Accurate data is also a challenge for emerging economies such as Bhutan and Timor Leste. For both countries, the survey will be the first comprehensive assessment of their respective agriculture sectors.

The Bhutan government is already aware of the potential future impact posed by climate change on water and agriculture systems, as well as environmental pressures raised by development.

Chendo Dakpa, chief research officer from Bhutan’s Ministry of Agriculture and Forests, said the country is on a learning curve after an initial census fell short technically due to human resource shortcomings.

“Next year’s [census] will be vastly improved because the FAO is there to guide,” Dakpa said.

The survey’s main goals will be to apply the data “as a baseline for the programs and projects over the next 10 years and also to see how we have fared so far from the first census,” he said.

For Timor-Leste, which gained independence in 2002, the challenges range from topographical to infrastructure with its agricultural economy employing 80 percent of the “active population” from its total of 1.2 million people.

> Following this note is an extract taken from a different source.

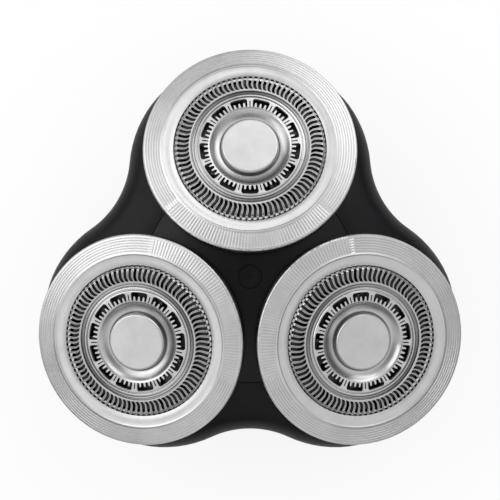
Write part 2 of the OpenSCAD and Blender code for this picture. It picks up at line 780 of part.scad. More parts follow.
// A solid through a list of levels
module lofted(levels) {
    rings = [for (level = levels) [for (p = outline(level[2])) [p[0] * level[1], p[1] * level[1], level[0]]]];
    count = len(rings[0]);
    sides = [for (i = [0:len(levels) - 2]) for (k = [0:count - 1])
        let (k2 = (k + 1) % count)
        [i * count + k, (i + 1) * count + k, (i + 1) * count + k2, i * count + k2]];
    bottom = [for (k = [0:count - 1]) k];
    top = [for (k = [count - 1:-1:0]) (len(levels) - 1) * count + k];
    polyhedron([for (ring = rings) each ring], concat(sides, [bottom, top]));
}

// The base's round shell, open at the top
module base_shell() {
    inner_turn = acos(1 - (plate_top - belly_z - wall) / belly_h);
    lofted(concat(belly(rim_turn, 0, 5), reversed(belly(inner_turn, wall, 5))));
}

// Base: coupling stem, round underside and the gear case
module base_housing() {
    color("black") difference() {
        union() {
            base_shell();
            translate([0, 0, stem_h + floor_t / 2]) linear_extrude(plate_z - stem_h - floor_t / 2)
                case_shape(gear_clear + wall);
            for (a = head_angles) rotate([0, 0, a + 60]) translate([screw_u, 0, 0])
                cylinder_from(screw_boss_foot, plate_z, screw_boss_r);
            stem();
        }
        translate([0, 0, stem_h + floor_t - lead]) linear_extrude(far) case_shape(gear_clear);
        cylinder_from(-1, far, shaft_r + run_gap);
        for (a = head_angles) rotate([0, 0, a]) {
            translate([spindle_u, 0, 0])
                cylinder_from(stem_h + floor_t - journal_l - 0.1, far, journal_r + run_gap);
            rotate([0, 0, 60]) translate([screw_u, 0, 0]) cylinder_from(plate_z - 3.3, far, screw_r + fit_gap);
        }
    }
}

// Coupling stem with its snap groove and inner keys, and the bearing of the drive shaft
module stem() {
    bore = stem_r - wall - 0.6;
    rotate_extrude() polygon([
        [bore, 0], [stem_r, 0], [stem_r, 3], [stem_r - 0.5, 3.5], [stem_r - 0.5, 4.5], [stem_r, 5],
        [stem_r, stem_h + floor_t / 2], [bore, stem_h + floor_t / 2]]);
    for (a = head_angles) rotate([0, 0, a + 60]) translate([bore - key_depth, -key_w / 2, key_foot])
        cube([key_depth + 0.2, key_w, stem_h + floor_t / 2 - key_foot]);
    cylinder_from(bearing_foot, stem_h + floor_t / 2, shaft_r + wall);
}

// Everything that the leaning heads need to pass through the top
module head_mouths() {
    for (n = HEADS) at_head(n) translate([0, 0, -far / 2]) cylinder(r = mouth_r, h = far);
}

// Tri-lobed frame with a domed top and three round openings
module outer_frame() {
    color("black") difference() {
        intersection() {
            form(0);
            translate([0, 0, dome_centre]) sphere(r = dome_r);
            cylinder_from(plate_top + fit_gap, form_top, far);
        }
        intersection() {
            form(wall);
            translate([0, 0, dome_centre]) sphere(r = dome_r - dome_t);
            cylinder_from(plate_top - 1, form_top, far);
        }
        cylinder_from(dome_top - 10, form_top, seam_r);
        head_mouths();
    }
}

// Three-armed centre cover between the heads
module centre_cover() {
    color("black") difference() {
        union() {
            difference() {
                dome(dome_r, plate_top, seam_r - 0.12);
                dome(dome_r - dome_t, plate_top - 1, seam_r + 1);
                head_mouths();
            }
            cylinder_from(column_top + fit_gap, dome_top - 0.5, column_r - 0.2);
        }
        cylinder_from(column_top - 1, form_top, centre_screw_r + fit_gap);
        cylinder_from(dome_top - 0.5, form_top, centre_head_r + 0.25);
    }
}

// The domed top's round form, from a height up
module dome(r, foot, edge) {
    intersection() {
        cylinder_from(foot, form_top, edge);
        translate([0, 0, dome_centre]) sphere(r = r);
    }
}

// Screw at the middle of the centre cover
module centre_screw() {
    color("black") difference() {
        union() {
            cylinder_from(column_top - 4.5, dome_top, centre_screw_r);
            cylinder_from(dome_top - 0.45, dome_top + 0.15, centre_head_r);
        }
        cylinder_from(dome_top - 0.15, dome_top + 1, 0.45);
    }
}

base_housing();
gear_plate();
plate_screws();
sun_gear();
outer_frame();
centre_cover();
centre_screw();
skin_ring(1);  // skin_ring_1
skin_ring(2);  // skin_ring_2
skin_ring(3);  // skin_ring_3
head_cover(1);  // head_cover_1
head_cover(2);  // head_cover_2
head_cover(3);  // head_cover_3
guard(1);  // guard_1
guard(2);  // guard_2
guard(3);  // guard_3
guard_cap(1);  // guard_cap_1
guard_cap(2);  // guard_cap_2
guard_cap(3);  // guard_cap_3
cutter(1);  // cutter_1
cutter(2);  // cutter_2
cutter(3);  // cutter_3
cutter_hub(1);  // cutter_hub_1
cutter_hub(2);  // cutter_hub_2
cutter_hub(3);  // cutter_hub_3
retaining_frame(1);  // retaining_frame_1
retaining_frame(2);  // retaining_frame_2
retaining_frame(3);  // retaining_frame_3
pod_bowl(1);  // pod_bowl_1
pod_bowl(2);  // pod_bowl_2
pod_bowl(3);  // pod_bowl_3
cover_pin(1);  // cover_pin_1
cover_pin(2);  // cover_pin_2
cover_pin(3);  // cover_pin_3
pod_pin(1);  // pod_pin_1
pod_pin(2);  // pod_pin_2
pod_pin(3);  // pod_pin_3
pod_spring(1);  // pod_spring_1
pod_spring(2);  // pod_spring_2
pod_spring(3);  // pod_spring_3
planet_gear(1);  // planet_gear_1
planet_gear(2);  // planet_gear_2
planet_gear(3);  // planet_gear_3
drive_spindle(1);  // drive_spindle_1
drive_spindle(2);  // drive_spindle_2
drive_spindle(3);  // drive_spindle_3
spindle_spring(1);  // spindle_spring_1
spindle_spring(2);  // spindle_spring_2
spindle_spring(3);  // spindle_spring_3
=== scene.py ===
"""Rotary shaver head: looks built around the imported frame."""
import math
import bpy
import numpy as np
from mathutils import Matrix, Vector


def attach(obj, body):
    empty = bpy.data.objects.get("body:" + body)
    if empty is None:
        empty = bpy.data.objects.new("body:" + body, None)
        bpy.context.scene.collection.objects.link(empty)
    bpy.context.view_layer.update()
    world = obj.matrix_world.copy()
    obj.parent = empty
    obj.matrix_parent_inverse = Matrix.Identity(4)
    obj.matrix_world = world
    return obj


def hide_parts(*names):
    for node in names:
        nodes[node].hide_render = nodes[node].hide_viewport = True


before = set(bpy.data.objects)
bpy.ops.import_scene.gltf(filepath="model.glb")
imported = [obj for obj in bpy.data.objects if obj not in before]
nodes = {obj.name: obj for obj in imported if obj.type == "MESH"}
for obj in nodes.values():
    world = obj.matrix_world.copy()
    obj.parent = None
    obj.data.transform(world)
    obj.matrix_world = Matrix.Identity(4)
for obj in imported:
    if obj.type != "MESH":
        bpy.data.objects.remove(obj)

MM = 0.001
HEADS = {1: 90, 2: 210, 3: 330}
HEAD_R, HEAD_Z, LEAN = 20.3, 27.8, 17.0
DOME_TOP, DOME_R, PLATE_TOP = 29.6, 55.0, 13.8
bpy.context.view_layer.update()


def head_matrix(n):
    """The leaning frame of a head, in metres."""
    return (Matrix.Rotation(math.radians(HEADS[n]), 4, "Z")
            @ Matrix.Translation(Vector((HEAD_R, 0, HEAD_Z)) * MM)
            @ Matrix.Rotation(math.radians(LEAN), 4, "Y"))


# Materials

class Nodes:
    """A short way to write a node material."""

    def __init__(self, name):
        self.mat = bpy.data.materials.new(name)
        self.mat.use_nodes = True
        self.tree = self.mat.node_tree
        self.shader = self.tree.nodes["Principled BSDF"]

    def node(self, kind, **values):
        made = self.tree.nodes.new(kind)
        for key, value in values.items():
            setattr(made, key, value)
        return made

    def feed(self, target, value):
        if hasattr(value, "links"):
            self.tree.links.new(value, target)
        else:
            target.default_value = value

    def math(self, kind, a, b=0.0, clamp=False):
        made = self.node("ShaderNodeMath", operation=kind, use_clamp=clamp)
        self.feed(made.inputs[0], a)
        self.feed(made.inputs[1], b)
        return made.outputs[0]

    def in_head(self, n):
        """The place in the leaning frame of head n, the distance from its axis and the way round it."""
        place = self.node("ShaderNodeTexCoord").outputs["Object"]
        matrix = head_matrix(n)
        turn = self.node("ShaderNodeMapping", vector_type="TEXTURE")
        self.feed(turn.inputs["Vector"], place)
        turn.inputs["Location"].default_value = matrix.to_translation()
        turn.inputs["Rotation"].default_value = matrix.to_euler()
        apart = self.node("ShaderNodeSeparateXYZ")
        self.feed(apart.inputs[0], turn.outputs[0])
        x, y = apart.outputs[0], apart.outputs[1]
        square = self.math("ADD", self.math("MULTIPLY", x, x), self.math("MULTIPLY", y, y))
        away = self.node("ShaderNodeVectorMath", operation="SUBTRACT")
        self.feed(away.inputs[0], place)
        away.inputs[1].default_value = matrix.to_translation()
        across = self.node("ShaderNodeVectorMath", operation="CROSS_PRODUCT")
        across.inputs[0].default_value = matrix.to_3x3().col[2]
        self.feed(across.inputs[1], away.outputs[0])
        world = self.node("ShaderNodeVectorTransform", vector_type="VECTOR", convert_from="OBJECT",
                          convert_to="WORLD")
        self.feed(world.inputs[0], across.outputs[0])
        return turn.outputs[0], self.math("SQRT", square), world.outputs[0]

    def near(self, value, middle, reach):
        """One at a middle value, and nothing further off than a reach."""
        off = self.math("ABSOLUTE", self.math("SUBTRACT", value, middle))
        return self.math("SUBTRACT", 1.0, self.math("DIVIDE", off, reach), clamp=True)

    def darker(self, colour, share, low):
        made = self.node("ShaderNodeMix", data_type="RGBA")
        self.feed(made.inputs[0], share)
        self.feed(made.inputs[6], colour)
        made.inputs[7].default_value = (*low, 1)
        return made.outputs[2]

    def noise(self, place, scale, detail=4.0, rough=0.6):
        made = self.node("ShaderNodeTexNoise")
        self.feed(made.inputs["Vector"], place)
        made.inputs["Scale"].default_value = scale
        made.inputs["Detail"].default_value = detail
        made.inputs["Roughness"].default_value = rough
        return made.outputs["Fac"]

    def along(self, value, scale, detail=3.0):
        """Noise along one value, such as a radius."""
        made = self.node("ShaderNodeTexNoise", noise_dimensions="1D")
        self.feed(made.inputs["W"], value)
        made.inputs["Scale"].default_value = scale
        made.inputs["Detail"].default_value = detail
        return made.outputs["Fac"]

    def spread(self, value, low, high):
        made = self.node("ShaderNodeMapRange")
        self.feed(made.inputs["Value"], value)
        made.inputs["From Min"].default_value = 0.3
        made.inputs["From Max"].default_value = 0.7
        made.inputs["To Min"].default_value = low
        made.inputs["To Max"].default_value = high
        return made.outputs[0]

    def colours(self, value, low, high):
        made = self.node("ShaderNodeMix", data_type="RGBA")
        self.feed(made.inputs[0], self.spread(value, 0.0, 1.0))
        made.inputs[6].default_value = (*low, 1)
        made.inputs[7].default_value = (*high, 1)
        return made.outputs[2]

    def bump(self, height, strength, distance):
        made = self.node("ShaderNodeBump")
        made.inputs["Strength"].default_value = strength
        made.inputs["Distance"].default_value = distance
        self.feed(made.inputs["Height"], height)
        return made.outputs[0]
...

Elias Dos Santos Ferreira, director general of statistics in the ministry of finance, said it will be important to apply the data for the country’s future development.

“When we have the data and we analyze and also disseminate at the national level, at the municipality level in the sub-region level and the village level,” Santos Ferreira said.

“We need to help them to use the data to do the plan. This is very important because we are the new country – there’s still some limit to accessing the municipalities we need to educate them how to use the data, to do the better plan for the future,” he said.

In countries, such as Bangladesh, facing high population densities, FAO officials say accurate, detailed information on food supplies is also vital.

Obtaining such data ensures policy makers are ready for any shocks, including prices, the weather – droughts, cyclones, which have the potential to “knock” a national food system off balance.